McAfee has upgraded its Next Generation Firewall, pushing the product’s increasing integration with the other parts of the firm’s security ecosystem as the feature that gives it an edge over rivals.
Exactly what is new can get pretty confusing because this class of perimeter security box already has a lot going on inside it. Beyond the established packet and port-watching, McAfee’s firewall manages applications and users, comes with integrated intrusion prevention (IPS), built-in VPN and even clustering of multiple boxes to expand throughput.
Built on Intel processors (of course) the first thing the latest version adds is full integration with the anti evasion technique (AET) mojo the firm got its hands on when it bought Finnish firewall obsessives Stonesoft in 2013.
Not many vendors talk about AETs but it’s easiest to think of them as sophisticated ways attackers try to sneak incursions past IPS systems. The problem with them has been pointing to attacks where they’ve been used in anger but McAfee’s Stonesoft engineers are adamant that they are a real threat.
A second story is the way the Next Generation Firewall improves integration with software such as McAfee’s ePolicy Orchestrator, Enterprise Security Manager, Advanced Threat Defense, and Global Threat feeds.
Not all of this is brand new but the direction of travel is to use the Firewall as a focal point that anchors threat intelligence. We tried to prise out of McAfee some specifics that could be summarised in something smaller than an entire spec sheet and got the following answer.

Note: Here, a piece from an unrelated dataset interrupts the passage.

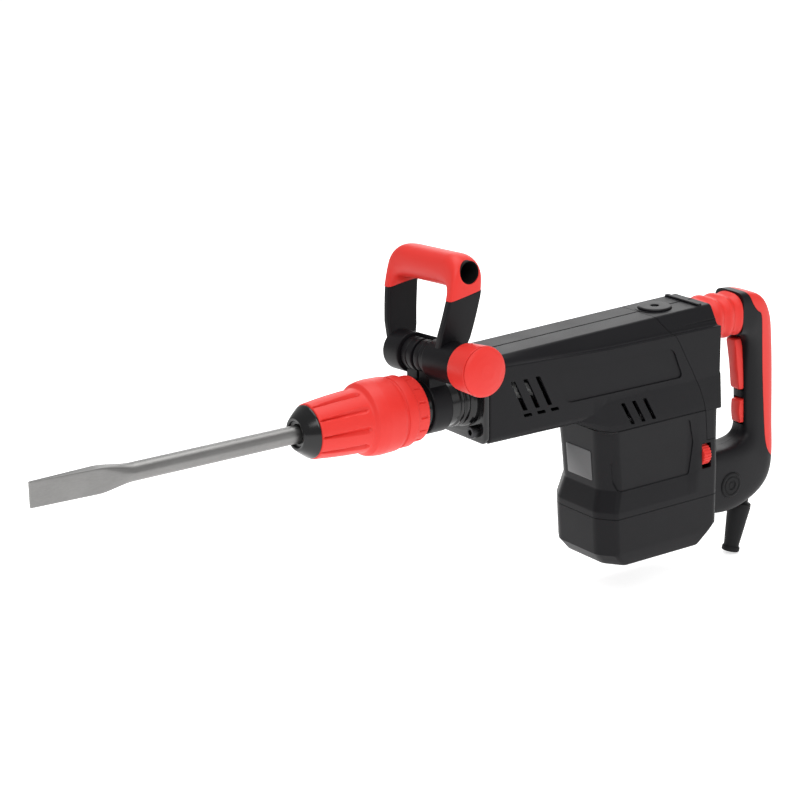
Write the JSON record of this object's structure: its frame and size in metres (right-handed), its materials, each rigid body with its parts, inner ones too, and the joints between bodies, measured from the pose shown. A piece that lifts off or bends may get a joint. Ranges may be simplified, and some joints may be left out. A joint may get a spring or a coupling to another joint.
{
  "type": "demolition hammer",
  "caption": "Electric demolition hammer with a flat chisel, locking sleeve, loop side handle, damped D-handle with trigger, and a geared crank striking mechanism.",
  "frame": {"origin": "centre of the motor cap's flat base", "axes": "+X from the chisel towards the rear handle, along the tool axis; +Z from the motor cap towards the roof; the side handle's knob points to -Y"},
  "size_m": [0.905, 0.169, 0.4118],
  "materials": {
    "casing": "black glass-filled nylon with a fine grain",
    "red_grip": "bright red moulded rubber and plastic, satin",
    "gloss_black": "gloss black coating on cast metal",
    "steel": "ground and bead-blasted tool steel",
    "dark_steel": "black oxide",
    "aluminium": "die-cast, unpainted",
    "copper": "copper windings and segments",
    "black_rubber": "matte black rubber"
  },
  "bodies": {
    "housing": {"barrel_neck": "gloss_black", "holder_bush": "aluminium", "flange_screw_1": "dark_steel", "flange_screw_2": "dark_steel", "flange_screw_3": "dark_steel", "flange_screw_4": "dark_steel", "casing_left": "casing", "casing_right": "casing", "rear_cover": "casing", "motor_housing": "casing", "motor_cap": "casing", "grease_cap": "casing", "cylinder": "steel", "crank_bearing": "steel", "bearing_plate": "aluminium", "stator": "dark_steel", "armature_bearing_top": "steel", "armature_bearing_bottom": "steel", "brush_holder_left": "aluminium", "brush_holder_right": "aluminium", "carbon_brush_left": "dark_steel", "carbon_brush_right": "dark_steel", "handle_pivot_pin": "steel", "bellows": "red_grip", "damping_spring": "steel"},
    "holder": {"tool_holder": "steel", "locking_roller_left": "dark_steel", "locking_roller_right": "dark_steel", "dust_cap": "gloss_black", "index_ring": "red_grip", "sleeve_spring": "steel"},
    "sleeve": {"locking_sleeve": "red_grip"},
    "chisel": {"chisel": "steel"},
    "striker": {"striker": "steel"},
    "ram": {"ram": "dark_steel", "ram_seal": "black_rubber"},
    "piston": {"piston": "aluminium", "wrist_pin": "steel"},
    "rod": {"connecting_rod": "aluminium"},
    "crank": {"crank_shaft": "steel", "crank_gear": "dark_steel"},
    "rotor": {"armature_shaft": "steel", "armature_core": "copper", "commutator": "copper", "cooling_fan": "casing"},
    "clamp": {"clamp_band": "gloss_black", "clamp_bolt": "dark_steel"},
    "loop": {"loop_frame": "casing", "loop_grip": "red_grip"},
    "knob": {"clamp_knob": "red_grip"},
    "handle": {"handle_shell_left": "casing", "handle_shell_right": "casing", "handle_overmould": "red_grip", "pivot_cap_left": "black_rubber", "pivot_cap_right": "black_rubber", "switch_module": "black_rubber", "cord_boot": "black_rubber"},
    "trigger": {"trigger": "red_grip"},
    "button": {"lock_button": "red_grip"},
    "dial": {"speed_dial": "red_grip"}
  },
  "joints": [
    {"name": "index_turn", "type": "hinge", "parent": "housing", "child": "holder", "pos_m": [-0.3, 0, 0.21], "axis": [1, 0, 0], "continuous": true},
    {"name": "sleeve_slide", "type": "slide", "parent": "holder", "child": "sleeve", "axis": [1, 0, 0], "range_m": [0, 0.008], "stiffness_N_per_m": 800, "springref_m": -0.004, "deforming": ["sleeve_spring"]},
    {"name": "chisel_slide", "type": "slide", "parent": "holder", "child": "chisel", "axis": [-1, 0, 0], "range_m": [0, 0.02]},
    {"name": "striker_slide", "type": "slide", "parent": "housing", "child": "striker", "axis": [-1, 0, 0], "range_m": [0, 0.02]},
    {"name": "ram_slide", "type": "slide", "parent": "housing", "child": "ram", "axis": [1, 0, 0], "range_m": [-0.011, 0.012]},
    {"name": "piston_slide", "type": "slide", "parent": "housing", "child": "piston", "axis": [1, 0, 0], "range_m": [-0.04, 0]},
    {"name": "rod_swing", "type": "hinge", "parent": "piston", "child": "rod", "pos_m": [-0.09415, 0, 0.21], "axis": [0, 0, 1], "range_deg": [-14.5, 14.5]},
    {"name": "rotor_spin", "type": "hinge", "parent": "housing", "child": "rotor", "pos_m": [0.00785, 0, 0.1], "axis": [0, 0, 1], "continuous": true},
    {"name": "crank_spin", "type": "hinge", "parent": "housing", "child": "crank", "pos_m": [-0.03415, 0, 0.18], "axis": [0, 0, 1], "continuous": true},
    {"name": "clamp_swivel", "type": "hinge", "parent": "housing", "child": "clamp", "pos_m": [-0.26715, 0, 0.21], "axis": [1, 0, 0], "continuous": true},
    {"name": "loop_tilt", "type": "hinge", "parent": "clamp", "child": "loop", "pos_m": [-0.26715, 0.00297, 0.25991], "axis": [0, 0.9982, -0.0593], "range_deg": [-85, 26]},
    {"name": "knob_turn", "type": "hinge", "parent": "clamp", "child": "knob", "pos_m": [-0.26715, 0.00297, 0.25991], "axis": [0, 0.9982, -0.0593], "continuous": true},
    {"name": "handle_flex", "type": "hinge", "parent": "housing", "child": "handle", "pos_m": [0.12585, 0, 0.047], "axis": [0, 1, 0], "range_deg": [-1.2, 0.6], "stiffness_Nm_per_rad": 600, "deforming": ["bellows", "damping_spring"]},
    {"name": "trigger_press", "type": "hinge", "parent": "handle", "child": "trigger", "pos_m": [0.15785, 0, 0.204], "axis": [0, -1, 0], "range_deg": [0, 4], "stiffness_Nm_per_rad": 4, "springref_deg": -1.72},
    {"name": "lock_button_press", "type": "slide", "parent": "handle", "child": "button", "axis": [1, 0, 0], "range_m": [0, 0.003], "stiffness_N_per_m": 400, "springref_m": -0.002},
    {"name": "dial_turn", "type": "hinge", "parent": "housing", "child": "dial", "pos_m": [0.06385, -0.0405, 0.101], "axis": [1, 0, 0], "range_deg": [0, 300]}
  ],
  "couplings": [
    {"joint": "striker_slide", "follows": "chisel_slide", "ratio": 1},
    {"joint": "crank_spin", "follows": "rotor_spin", "ratio": -0.2}
  ]
}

The Firewall knows more about what is happening on the endpoints than before and can feed this back to sysadmins; management is better because it can send alerts and compliance data to Enterprise Security Manager; the Firewall now has full Threat Defense integration that gives it a way of spotting and stopping things like zero-day attacks; the Global Threat Intelligence can now spot connections to sites that fail the reputation score.
This underlines how complex perimeter firewalls have become and how they are competing with other types of security products that aren’t firewalls. McAfee insists that the Next Generation Firewall is more than a long and pretty spec sheet.
“A few months ago, we outlined our approach to strengthening network security through powerful integrated technologies and this release represents another significant milestone in the fruition of that strategy,” insisted McAfee UK regional director for network security, Ash Patel.
However, he agreed that the swelling features list meant that “IT managers are sometimes confused about firewalls.”
As part of its launch, McAfee conducted research that found that many organisations tackled expanding security threats by buying more security products. This left more than half managing systems from five or more vendors in independent ‘silos’, something that forced too much manual intervention.
A majority of those asked agreed that this fragmentation had probably compromised security. The design philosophy of the Next Generation Firewall was to solve this issue by integrating security through as few interfaces as possible.
“It’s no longer enough for businesses to deploy point security products in answer to the latest security threat or compliance requirement. How these systems communicate to provide actionable intelligence has to be a priority to stay one step ahead of advanced attacks,” said Patel.
Behind the scenes, the way products such as this feed in usable data on real threats will be a major area of complexity but also promise in the coming years. Nobody wants to usher in a new age of false positives that admins end up ignoring. McAfee is only months into a new threat-sharing agreement with onetime arch rival Symantec through the Cyber-Threat Alliance.